Cat: yeah same, “godphone” not a good image, gives the wrong impression
Kate: how do you know it was a deity? You just Know
Cat: or write it down, figure it out later
S: Yeah, like I had an interesting dream earlier this week
Aleja: did you write it down? *grin*
Aleja: Bottom 171, “not a real event” ???? Wilby was just discussing them as “real” whether or not they were physically manifested, I’m uncertain why the difference here
Kate: what? Missed that
Aleja: physical event, corporeal event?
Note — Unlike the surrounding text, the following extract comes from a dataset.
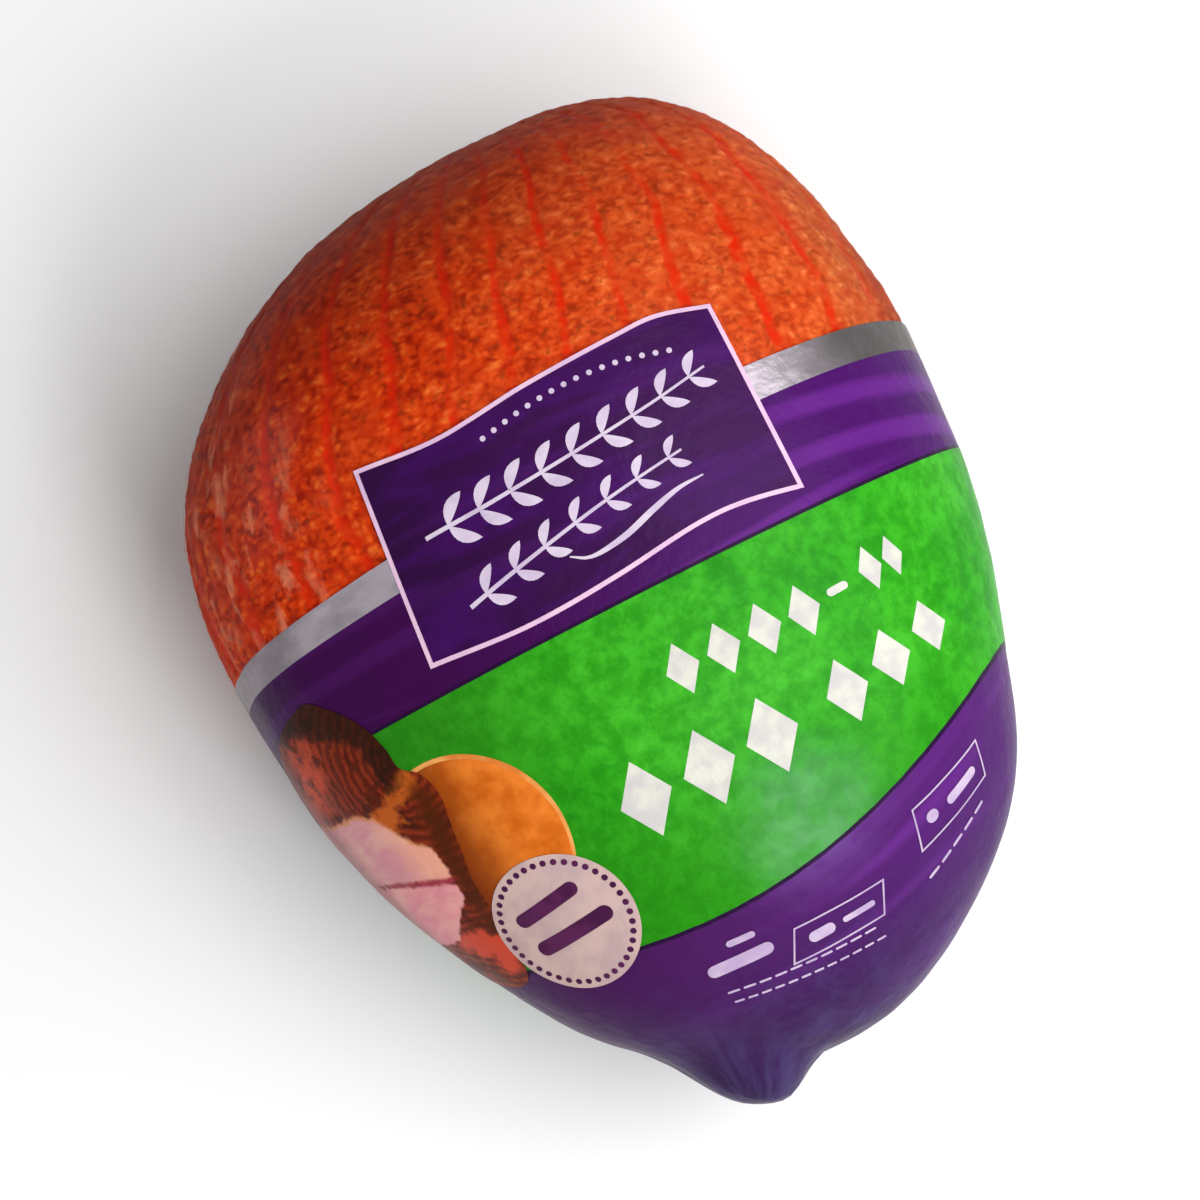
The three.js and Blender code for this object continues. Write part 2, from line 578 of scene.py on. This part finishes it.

Editing problem, maybe.
And at the very bottom, “there seems to be no gradual change from normal consciousness to the trance state.” As one (1) witch, can confirm. Sometimes it’s a flash, a blink.
172-73: Pretty pictures!
Kate: [reading aloud about the woodcut from the Met Museum website]
[Aleja’s Scottish Devil = Fairy King ramble]
Aleja: page 175, endnote 33 has an additional example of “monstrous” familiars
Cat: Temperance Lloyd, middle of 175, fucking weird. Oral sex in public??
Aleja: probably not wearing anything under the slip/petticoats. No panties, this era.
Cat: black dogs with weird faces, not uncommon. Have you seen “what we do in the shadows”? movie or TV shows. Shapeshifts, but keeps his human face
Aleja: 176, endnote 37, additional examples of physical sensations with familiar encounters. Awkward
As we were running out of time and not everyone had finished the chapter, we stopped before the “Trance-Inducing Techniques” subsection, and will pick up there in March.